By Sallie Pisch
The Generation welcomes its newest contributor, Sallie Pisch, to the team! Sallie currently lives in Cairo, Egypt, and is an extremely talented writer. Exactly one year after the January 25 uprising in Egypt, she reflects on the overall situation on the ground in Cairo. The following video was put together by Sallie using her personal video clips that she filmed on January 25th.
Egypt is approaching the one-year anniversary of the January 25 uprising that sent shockwaves through the region and captured the attention and the hearts of the world. But has anything really changed in the Arab world’s most populous country?
Walking the streets of Cairo, it’s hard to tell.
Africa’s largest city, home to roughly 20 million, is still dusty and crowded. Emissions from cars long past their prime choke the air as those same cars, pedestrians, and the occasional donkey-cart choke the streets. Children still go to school; old men still sit in traditional ahwas drinking tea and smoking water-pipes; upper-class twenty-somethings still frequent trendy cafés and nightclubs and spend enough money nightly to feed a small army.

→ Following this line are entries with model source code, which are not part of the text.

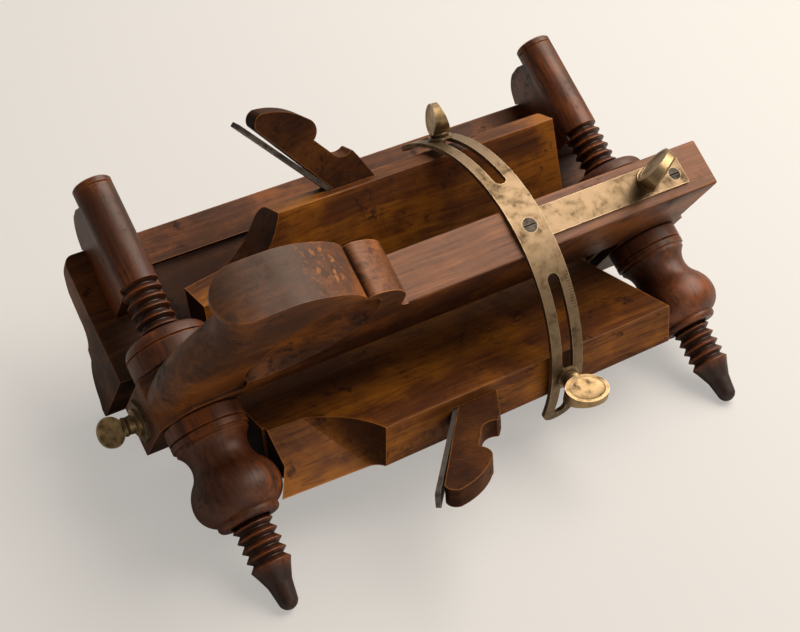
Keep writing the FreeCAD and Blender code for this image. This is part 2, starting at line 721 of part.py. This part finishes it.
def armScrews():
    solids = []
    for x, y in armScrewSpots():
        screw = armScrew(x, y, 0.1)
        screw = screw.cut(box(x - 6, x + 6, y - 0.6, y + 0.6, -27, -24.9))
        solids.append(screw)
    return Part.makeCompound(solids)


def armOutline():
    root = crestR - threadDepth
    points = [(armFar, 0.0), (armFar, crestR - 0.9), (armFar - 0.9, crestR),
              (armFar - 4.0, crestR), (armFar - 4.7, crestR - 0.7), (armFar - 5.4, crestR),
              (threadFar, crestR)]
    turns = int((threadFar - threadNear) / pitch)
    for step in range(turns):
        crest = threadFar - step * pitch
        points.append((crest - 0.35 * pitch, root))
        points.append((crest - 0.43 * pitch, root))
        points.append((crest - 0.93 * pitch, crestR))
        points.append((crest - pitch, crestR))
    points += [(threadNear - 1.5, 11.4), (-134.0, 8.1)]
    for step in range(0, 7):
        turn = math.radians(step * 15)
        points.append((tipY - tipR * math.sin(turn), tipR * math.cos(turn)))
    return points


def arm(x):
    turned = turnedY(armOutline(), x, armZ)
    edges = polyEdges([yz(webInner, armZ), yz(webInner, fenceTop), yz(fenceOut + 0.1, fenceTop),
                       yz(125.8, -10.6), yz(133.4, -7.6)])
    edges.append(arc(yz(133.4, -7.6), yz(140.6, -1.4), yz(144.0, 6.0)))
    edges += polyEdges([yz(144.0, 6.0), yz(144.0, 16.0), yz(140.0, armZ), yz(webInner, armZ)])
    web = sheet(edges).extrude(Vector(2 * crestR - 0.4, 0, 0))
    web.translate(Vector(x - crestR + 0.2, 0, 0))
    whole = turned.fuse(web)
    for sx, sy in armScrewSpots():
        if sx == x:
            whole = whole.cut(Part.makeCylinder(2.2, 60.0, Vector(sx, sy, -52.0)))
    return whole


def outerNut(x):
    face = 0.1 - nearY

    def spot(along, radius):
        return Vector(x + radius, -along, armZ)
    edges = polyEdges([spot(face, boreR), spot(face, 24.6)])
    edges.append(arc(spot(face, 24.6), spot(face + 0.6, 25.6), spot(face + 1.8, 26.0)))
    edges += polyEdges([spot(face + 1.8, 26.0), spot(28.4, 26.0), spot(29.2, 24.6), spot(30.0, 26.0),
                        spot(33.4, 25.9), spot(34.3, 24.2), spot(36.4, 24.4)])
    edges.append(arc(spot(36.4, 24.4), spot(46.6, 19.7), spot(57.5, 23.8)))
    edges.append(arc(spot(57.5, 23.8), spot(64.3, 27.9), spot(72.5, 29.4)))
    edges.append(arc(spot(72.5, 29.4), spot(81.2, 26.8), spot(86.2, 21.6)))
    edges += polyEdges([spot(86.2, 21.6), spot(86.9, 20.3)])
    edges.append(arc(spot(86.9, 20.3), spot(89.5, 20.4), spot(91.6, 18.2)))
    edges += polyEdges([spot(91.6, 18.2), spot(91.6, boreR), spot(face, boreR)])
    return sheet(edges).revolve(Vector(x, 0, armZ), Vector(0, 1, 0), 360)


def innerNut(x):
    face = farY + 0.1

    def spot(along, radius):
        return Vector(x + radius, along, armZ)
    edges = polyEdges([spot(face, boreR), spot(face, 26.6)])
    edges.append(arc(spot(face, 26.6), spot(face + 0.6, 28.0), spot(face + 2.2, 28.5)))
    edges += polyEdges([spot(face + 2.2, 28.5), spot(30.0, 28.5), spot(30.8, 27.3),
                        spot(31.6, 28.3)])
    edges.append(arc(spot(31.6, 28.3), spot(37.0, 26.2), spot(40.0, 21.0)))
    edges += polyEdges([spot(40.0, 21.0), spot(40.0, boreR), spot(face, boreR)])
    return sheet(edges).revolve(Vector(x, 0, armZ), Vector(0, 1, 0), 360)


def tiltAngle():
    # the plane touching the round arm tips and the fence's rounded lower edge
    dy = tipY - (fenceIn + edgeR)
    dz = armZ - (fenceLow + edgeR)
    reach = math.hypot(dy, dz)
    return math.degrees(math.atan2(dz, -dy) + math.asin((edgeR - tipR) / reach))


def allParts():
    rear, front = armX
    return {
        "center_stock": centreStock(),
        "brass_plate": brassPlate(),
        "plate_screws": plateScrews(),
        "pivot_rod": pivotRod(),
        "pivot_washer": pivotWasher(),
        "pivot_thumb_nut": pivotNut(),
        "top_thumb_screw": topScrew(),
        "near_thumb_screw": arcScrew(-1, 6.0, 133.0, 12.0, 16.2),
        "far_thumb_screw": arcScrew(1, 75.0, 127.0, 10.5, 12.0),
        "near_plane_body": sidePlane(-1),
        "far_plane_body": sidePlane(1),
        "near_thread_bush": threadBush(-1),
        "far_thread_bush": threadBush(1),
        "near_iron": iron(-1),
        "far_iron": iron(1),
        "near_wedge": wedge(-1),
        "far_wedge": wedge(1),
        "near_hinge_plates": hingePlates(-1),
        "far_hinge_plates": hingePlates(1),
        "near_hinge_screws": hingeScrews(-1),
        "far_hinge_screws": hingeScrews(1),
        "depth_stop": depthStop(),
        "fence": fence(),
        "rear_arm": arm(rear),
        "front_arm": arm(front),
        "arm_screws": armScrews(),
        "rear_outer_nut": outerNut(rear),
        "front_outer_nut": outerNut(front),
        "rear_inner_nut": innerNut(rear),
        "front_inner_nut": innerNut(front),
    }


def main():
    shapes = allParts()
    tilt = tiltAngle()
    whole = FreeCAD.BoundBox()
    for name in shapes:
        shapes[name].rotate(Vector(0, 0, 0), Vector(1, 0, 0), tilt)
        whole.add(shapes[name].optimalBoundingBox())
    shift = Vector(-whole.Center.x, -whole.Center.y, -whole.ZMin)
    print("tilt", round(tilt, 4), "shift", shift, "size", whole.XLength, whole.YLength, whole.ZLength)
    for name, shape in shapes.items():
        shape.translate(shift)
        solids = len(shape.Solids)
        print(name, "solids", solids, "valid", shape.isValid(), "volume", round(shape.Volume, 1))
        shape.exportStep("parts/" + name + ".step")


main()
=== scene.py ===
import json
import math

import bmesh
import bpy
from mathutils import Matrix, Vector

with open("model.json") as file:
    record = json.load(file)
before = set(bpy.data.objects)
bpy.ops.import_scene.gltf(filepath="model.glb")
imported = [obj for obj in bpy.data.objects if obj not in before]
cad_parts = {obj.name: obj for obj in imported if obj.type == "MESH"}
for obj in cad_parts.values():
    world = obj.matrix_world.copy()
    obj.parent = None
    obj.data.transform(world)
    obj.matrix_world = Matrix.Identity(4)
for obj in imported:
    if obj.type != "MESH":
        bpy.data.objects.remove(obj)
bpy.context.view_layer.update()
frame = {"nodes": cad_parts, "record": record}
nodes = frame["nodes"]

# The tool leans on its arm tips, so its own axes are tipped about X and shifted.
tip = math.radians(29.8087)
shift = Vector((0.06335, 0.025853, 0.053689))
toRow = Matrix.Translation(shift) @ Matrix.Rotation(tip, 4, "X")
toTool = toRow.inverted()
# rays that each edge or corner mask sends out from a point
raySamples = 6


class Wire:
    # a shader socket that can stand in a sum; each sum adds a Math node
    def __init__(self, finish, socket):
        self.finish = finish
        self.socket = socket

    def math(self, operation, first, second=None, third=None):
        inputs = {0: first}
        if second is not None:
            inputs[1] = second
        if third is not None:
            inputs[2] = third
        return self.finish.node("ShaderNodeMath", {"operation": operation}, inputs)

    def __add__(self, other):
        return self.math("ADD", self, other)

    def __radd__(self, other):
        return self.math("ADD", other, self)

    def __sub__(self, other):
        return self.math("SUBTRACT", self, other)

    def __rsub__(self, other):
        return self.math("SUBTRACT", other, self)

    def __mul__(self, other):
        return self.math("MULTIPLY", self, other)

    def __rmul__(self, other):
        return self.math("MULTIPLY", other, self)

    def __truediv__(self, other):
        return self.math("DIVIDE", self, other)

    def __pow__(self, other):
        return self.math("POWER", self, other)

    def least(self, other):
        return self.math("MINIMUM", self, other)

    def most(self, other):
        return self.math("MAXIMUM", self, other)

    def size(self):
        return self.math("ABSOLUTE", self)

    def step(self, low, high):
        # 0 below low, 1 above high, smooth between
        settings = {"interpolation_type": "SMOOTHSTEP"}
        return self.finish.node("ShaderNodeMapRange", settings, {0: self, 1: low, 2: high})


class Finish:
    # one material, made node by node
    def __init__(self, name):
        self.material = bpy.data.materials.new(name)
        self.material.use_nodes = True
        self.tree = self.material.node_tree
        self.tree.nodes.clear()

    def node(self, kind, settings, inputs, output=0):
        made = self.tree.nodes.new(kind)
        for key, value in settings.items():
            if key == "stops":
                self.fillRamp(made.color_ramp, value)
            else:
                setattr(made, key, value)
        for key, value in inputs.items():
            if isinstance(value, Wire):
                self.tree.links.new(value.socket, made.inputs[key])
            else:
                made.inputs[key].default_value = value
        if not made.outputs:
            return None
        return Wire(self, made.outputs[output])

    def fillRamp(self, ramp, stops):
        while len(ramp.elements) < len(stops):
            ramp.elements.new(0.5)
        for element, (place, colour) in zip(ramp.elements, stops):
            element.position = place
            element.color = (*colour, 1)

    def toolPlace(self, turn=None):
        # the point's place in the tool's own frame, in metres
        spot = self.node("ShaderNodeTexCoord", {}, {}, "Object")
        away = toTool.translation
        inputs = {"Vector": spot, "Location": away, "Rotation": (-tip, 0, 0)}
        place = self.node("ShaderNodeMapping", {}, inputs)
        if turn is not None:
            place = self.node("ShaderNodeMapping", {}, {"Vector": place, "Rotation": turn})
        return place

    def apart(self, vector):
        first = self.node("ShaderNodeSeparateXYZ", {}, {0: vector})
        return [Wire(self, socket) for socket in first.socket.node.outputs]

    def stretch(self, vector, scale):
        return self.node("ShaderNodeVectorMath", {"operation": "MULTIPLY"}, {0: vector, 1: scale})

    def moved(self, vector, amount, strength):
        # pushes a vector about by a colour such as a noise's
        half = self.node("ShaderNodeVectorMath", {"operation": "SUBTRACT"},
                         {0: amount, 1: (0.5, 0.5, 0.5)})
        some = self.node("ShaderNodeVectorMath", {"operation": "SCALE"}, {0: half, 3: strength})
        return self.node("ShaderNodeVectorMath", {"operation": "ADD"}, {0: vector, 1: some})

    def noise(self, vector, scale, detail=4.0, rough=0.55, output="Fac"):
        inputs = {"Vector": vector, "Scale": scale, "Detail": detail, "Roughness": rough}
        return self.node("ShaderNodeTexNoise", {}, inputs, output)

    def mix(self, factor, first, second, blend="MIX"):
        settings = {"data_type": "RGBA", "blend_type": blend}
        return self.node("ShaderNodeMix", settings, {0: factor, 6: first, 7: second}, 2)

    def ramp(self, factor, stops):
        return self.node("ShaderNodeValToRGB", {"stops": stops}, {0: factor})

    def along(self, first, second):
        # how far one direction lies along another
        return self.node("ShaderNodeVectorMath", {"operation": "DOT_PRODUCT"},
                         {0: first, 1: second}, "Value")

    def facing(self):
        return self.node("ShaderNodeNewGeometry", {}, {}, "Normal")

    def edges(self, radius):
        # 1 along edges, 0 on flat faces
        rounded = self.node("ShaderNodeBevel", {"samples": raySamples}, {"Radius": radius})
        return (1 - self.along(rounded, self.facing())).step(0.015, 0.16)

    def crevice(self, reach, local=True):
        # 1 deep in a corner, of the piece itself or of the whole tool, and 0 out in the open
        settings = {"only_local": local, "samples": raySamples}
        return 1 - self.node("ShaderNodeAmbientOcclusion", settings, {"Distance": reach}, "AO")

    def bump(self, height, distance, strength, below=None):
        inputs = {"Height": height, "Distance": distance, "Strength": strength}
        if below is not None:
            inputs["Normal"] = below
        return self.node("ShaderNodeBump", {}, inputs)

    def finish(self, inputs):
        shader = self.node("ShaderNodeBsdfPrincipled", {}, inputs)
        self.node("ShaderNodeOutputMaterial", {}, {"Surface": shader})
        return self.material


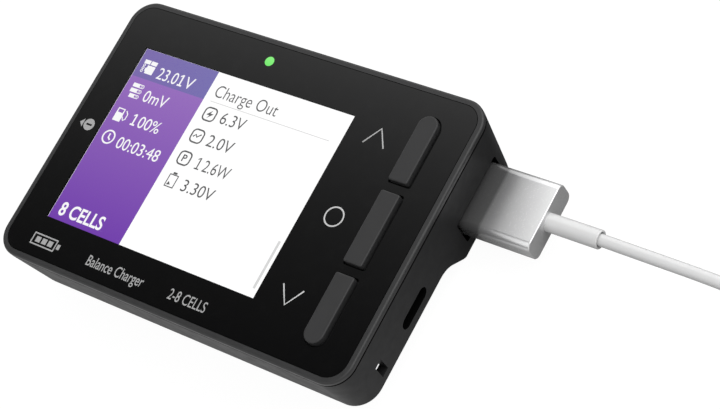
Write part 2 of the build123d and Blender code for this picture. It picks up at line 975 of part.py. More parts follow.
def make_balance_socket():
    mouth = left_balance + 0.15
    back = left_balance + balance_depth
    low = balance_z - balance_height / 2
    high = balance_z + balance_height / 2
    y0 = balance_y - balance_width / 2
    y1 = balance_y + balance_width / 2
    housing = block(mouth, back, y0, y1, low, high)
    wall = balance_wall
    housing -= block(mouth - 1, back - balance_back, y0 + wall, y1 - wall, low + wall, high - wall)
    # two keying slots in the front wall
    for y in (y0 + 3.4, y1 - 3.4):
        housing -= block(mouth - 1, back - balance_back - 2, y - 0.7, y + 0.7, high - wall - 0.5, high + 1)
    half = balance_pin / 2 + 0.001
    for y in balance_pin_places():
        housing -= block(mouth, back + 1, y - half, y + half, balance_z - half, balance_z + half)
    return housing


# ---------------------------------------------------------------- main battery socket
def power_outline(grow, x0, x1):
    """Six-sided outline with two cut corners, which stop a plug going in the wrong way."""
    w = power_width / 2 + grow
    h = power_height / 2 + grow
    cut = 2.4
    points = [(-w, -h), (w - cut, -h), (w, -h + cut), (w, h - cut), (w - cut, h), (-w, h)]
    section = Plane(origin=(x0, power_y, power_z), x_dir=(0, 1, 0), z_dir=(1, 0, 0))
    return extrude(section * make_face(Polyline(*points, close=True)), amount=x1 - x0)


def power_pin_places():
    return (power_y - power_pin_pitch / 2 - 0.5, power_y + power_pin_pitch / 2 - 0.5)


def make_power_socket():
    mouth = left_power + 0.5
    back = left_power + power_depth
    housing = power_outline(0, mouth, back)
    housing -= power_outline(-power_wall, mouth - 1, back - power_back)
    for y in power_pin_places():
        housing -= rod_x(back - power_back - 1, back + 1, y, power_z, power_pin_radius + 0.005)
    return housing


def make_power_pins():
    back = left_power + power_depth
    pins = []
    for y in power_pin_places():
        pin = rod_x(back - power_back - power_pin_length, back + 0.6, y, power_z, power_pin_radius)
        pins.append(fillet(pin.edges().group_by(Axis.X)[0], 0.5))
    return group(pins)


# ---------------------------------------------------------------- cord
lead_points = [
    (relief_end - relief_mouth, usb_y, usb_z),
    (72.0, 15.3, 5.6),
    (82.5, 15.3, 5.3),
    (92.0, 15.25, 4.0),
    (101.0, 15.3, 1.7),
    (109.5, 15.3, floor_z),
]
tail_points = [
    (112.0, -15.5, 7.7),
    (106.5, -15.7, 7.3),
    (99.8, -17.0, 4.6),
    (93.5, -19.8, 2.55),
]
far_turn = 204.0  # heading of the far plug, degrees from +X


def arc_radii(points):
    """As large an arc at each corner as its two runs allow."""
    radii = []
    for before, corner, after in zip(points, points[1:], points[2:]):
        run_in = Vector(*corner) - Vector(*before)
        run_out = Vector(*after) - Vector(*corner)
        half_turn = math.radians(run_in.get_angle(run_out)) / 2
        radii.append(0.45 * min(run_in.length, run_out.length) / math.tan(half_turn))
    return radii


def make_tube(points, name):
    """A plain round tube along straight runs joined by tangent arcs."""
    radii = arc_radii(points)
    path = FilletPolyline(*points, radius=radii)
    start = Plane(origin=path @ 0, z_dir=path % 0)
    tube = sweep(start * Circle(cable_radius), path=path)
    ratio = tube.volume / (math.pi * cable_radius**2 * path.length)
    print(name, "length", round(path.length, 1), "volume ratio", round(ratio, 4))
    print(name, "radii", [round(r, 1) for r in radii])
    return tube


def make_coil():
    half = coil_columns * cable_diameter / 2
    height = coil_layers * cable_diameter
    ring = rod(coil_x, coil_y, floor_gap, height, coil_radius + half)
    ring -= rod(coil_x, coil_y, -1, height + 1, coil_radius - half)
    edges = ring.edges().group_by(Axis.Z)
    return fillet(edges[0] + edges[-1], cable_radius * 0.8)


def far_frame():
    heading = math.radians(far_turn)
    end = tail_points[-1]
    return Plane(origin=end, x_dir=(-math.sin(heading), math.cos(heading), 0),
                 z_dir=(math.cos(heading), math.sin(heading), 0))


def far_bar(width, height, radius, start, length):
    """A bar of rounded section along the far plug's own axis."""
    plane = far_frame().offset(start)
    return extrude(plane * RectangleRounded(width, height, radius), amount=length)


def make_far_relief():
    plane = far_frame()
    return extrude(plane * Circle(far_relief_diameter / 2), amount=far_relief_length)


def make_far_body():
    body = far_bar(far_body_width, far_body_height, far_body_corner, far_relief_length, far_body_length)
    ends = body.faces().sort_by_distance(far_tip())
    return fillet(ends[0].edges() + ends[-1].edges(), far_body_edge)


def far_tip():
    """A point past the end of the far plug, on its axis."""
    return (far_frame().offset(2 * far_body_length)).origin


def make_far_tongue():
    start = far_relief_length + far_body_length
    outer = far_bar(far_tongue_width, far_tongue_height, 0.6, start, far_tongue_length)
    width = far_tongue_width - 2 * usb_sheet
    height = far_tongue_height - 2 * usb_sheet
    return outer - far_bar(width, height, 0.4, start + 1.0, far_tongue_length)


def make_cable_tie():
    """A strap closed round the bundle of turns, on the side away from the body."""
    half = coil_columns * cable_radius
    height = coil_layers * cable_diameter
    x = coil_x + coil_radius
    y0 = coil_y - tie_width / 2
    wall = tie_thickness
    outer = block(x - half - wall, x + half + wall, y0, y0 + tie_width, floor_gap, height + wall)
    outer = fillet(outer.edges().filter_by(Axis.Y).group_by(Axis.Z)[-1], tie_corner)
    return outer - block(x - half, x + half, y0 - 1, y0 + tie_width + 1, -1, height)


# ---------------------------------------------------------------- write every node
def build_nodes():
    insulator, spacer = make_socket_insulator()
    coil = make_coil()
    nodes = {
        "front_frame": make_front_frame(),
        "lens_panel": make_lens(),
        "lens_mask": make_mask(),
        "lens_adhesive": make_adhesive(),
        "rear_shell": make_rear_shell(),
        "rating_plate": make_rating_plate(),
        "case_screws": make_screws(),
        "display_cell": make_display_cell(),
        "display_backlight": make_backlight(),
        "display_tray": make_display_tray(),
        "display_flex": make_display_flex(),
        "flex_connector": make_flex_connector(),
        "main_board": make_board(),
        "status_led": make_led(),
        "light_pipe": make_light_pipe(),
        "controller_chip": make_controller(),
        "balance_resistors": make_balance_resistors(),
        "balance_transistors": make_balance_transistors(),
        "power_transistors": make_power_transistors(),
        "thermal_pad": make_thermal_pad(),
        "heat_block": make_heat_block(),
        "power_inductor": make_inductor(),
        "input_capacitors": make_capacitors(),
        "buzzer": make_buzzer(),
        "output_socket_shell": make_socket_shell(),
        "output_socket_tongue": insulator,
        "output_socket_spacer": spacer,
        "output_socket_contacts": make_socket_contacts(),
        "data_socket_shell": make_data_shell(),
        "data_socket_tongue": make_data_tongue(),
        "balance_socket": make_balance_socket(),
        "balance_pins": make_balance_pins(),
        "battery_socket": make_power_socket(),
        "battery_pins": make_power_pins(),
        "plug_sleeve": make_plug_sleeve(),
        "plug_tongue": make_plug_tongue(),
        "plug_insulator": make_plug_insulator(),
        "plug_contacts": make_plug_contacts(),
        "strain_relief": make_relief(),
        "cable_lead": make_tube(lead_points, "cable_lead") - coil,
        "cable_coil": coil,
        "cable_tail": make_tube(tail_points, "cable_tail") - coil,
        "cable_tie": make_cable_tie() - coil,
        "far_relief": make_far_relief(),
        "far_plug_body": make_far_body(),
        "far_plug_tongue": make_far_tongue(),
    }
    for index, name in enumerate(("up", "enter", "down")):
        nodes["key_" + name] = make_key(index)
        nodes["switch_base_" + name] = make_switch_base(index)
        nodes["switch_plunger_" + name] = make_plunger(index)
    return nodes


os.makedirs("parts", exist_ok=True)
for node, shape in build_nodes().items():
    export_step(shape, "parts/" + node + ".step")
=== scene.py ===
"""Looks of a pocket balance battery charger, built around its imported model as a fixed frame."""

import json
import logging
import math
from dataclasses import dataclass, field
from enum import Enum
from typing import Callable, Iterable, Sequence

import bmesh
import bpy
from mathutils import Matrix, Vector


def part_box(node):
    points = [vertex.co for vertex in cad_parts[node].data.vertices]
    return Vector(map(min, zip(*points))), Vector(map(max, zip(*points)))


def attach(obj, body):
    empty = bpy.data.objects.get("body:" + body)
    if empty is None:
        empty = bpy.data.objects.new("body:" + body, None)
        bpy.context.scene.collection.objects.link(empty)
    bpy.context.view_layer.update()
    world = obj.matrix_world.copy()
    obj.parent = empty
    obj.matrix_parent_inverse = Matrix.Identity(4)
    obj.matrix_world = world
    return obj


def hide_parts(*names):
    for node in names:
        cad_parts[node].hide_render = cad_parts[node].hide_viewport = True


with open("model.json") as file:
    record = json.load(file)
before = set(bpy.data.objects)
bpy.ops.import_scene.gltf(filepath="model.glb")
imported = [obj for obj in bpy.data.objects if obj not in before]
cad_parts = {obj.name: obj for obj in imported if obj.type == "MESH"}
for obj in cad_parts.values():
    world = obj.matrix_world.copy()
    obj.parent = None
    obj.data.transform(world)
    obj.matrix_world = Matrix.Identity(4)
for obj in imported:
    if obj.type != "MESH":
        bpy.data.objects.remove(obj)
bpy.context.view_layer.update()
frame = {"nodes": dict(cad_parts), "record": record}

MM = 0.001
MERGE = 0.001 * MM  # corners of a node nearer than this are one
FINE = 0.0005 * MM  # the same for meshes that are made here
FLAT = 0.4  # degrees under which two faces count as one flat face
CAPITAL = 0.69  # height of the built-in typeface's capitals, at size 1
ACTIVE = (48.96, 36.72)  # lit area of the display, in millimetres
LOG = logging.getLogger("charger")
Colour = tuple[float, float, float]
Point = tuple[float, float]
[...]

The changes are subtle, but they’re there if you know where to look: the colors of the Egyptian flag painted on bridge supports and curbs, anti-regime graffiti scattered across the city, BBC Arabic playing in a café instead of MTV Arabia.
In 2010’s parliamentary elections, voter turnout was roughly 10 percent (despite government claims that it was 25 percent). In the first round of parliamentary elections in 2011, voter turnout was roughly 60 percent.
There were irregularities in the 2011 elections – polling stations opening late, illegal campaigning on election day, the use of religious slogans. But there were no reports of ballot-stuffing and no one died as a result of scuffles between supporters of opposing candidates.
What’s more, even those skeptical of Egypt’s transitional process know there IS a process. In 2010, many Egyptians didn’t even know parliamentary elections were happening. Today, from cab drivers to political gurus, every Egyptian knows who the political players are and what they think of them.
This is perhaps the most important change, and the thing that will keep Egypt moving forward despite the challenges: today, Egyptians care.
Regardless of how the political process moves forward (or doesn’t), no one can take back the feeling of national pride Egyptians felt during those 18 days of demonstrations in 2011. For the first time in decades, Egyptians found their voices.
When police forces withdrew from Cairo on January 28 after hours of bloody clashes with demonstrators, Egyptians stepped up to the plate. They organized neighborhood watch groups and checkpoints that were manned around the clock.
For the first time in their lives, young men who were born and lived their entire lives under the regime of Hosni Mubarak felt like their streets were their own, and watched over them with pride.
Egyptians remember that feeling. They also remember the apathy, helplessness and frustration they felt before. Many are still frustrated with what they perceive as an unfinished revolution, with many goals still unmet. But they no longer feel helpless.
That pride, as well as the memory of apathy, is what will sustain Egypt through a long, complicated and sometimes controversial transitional process.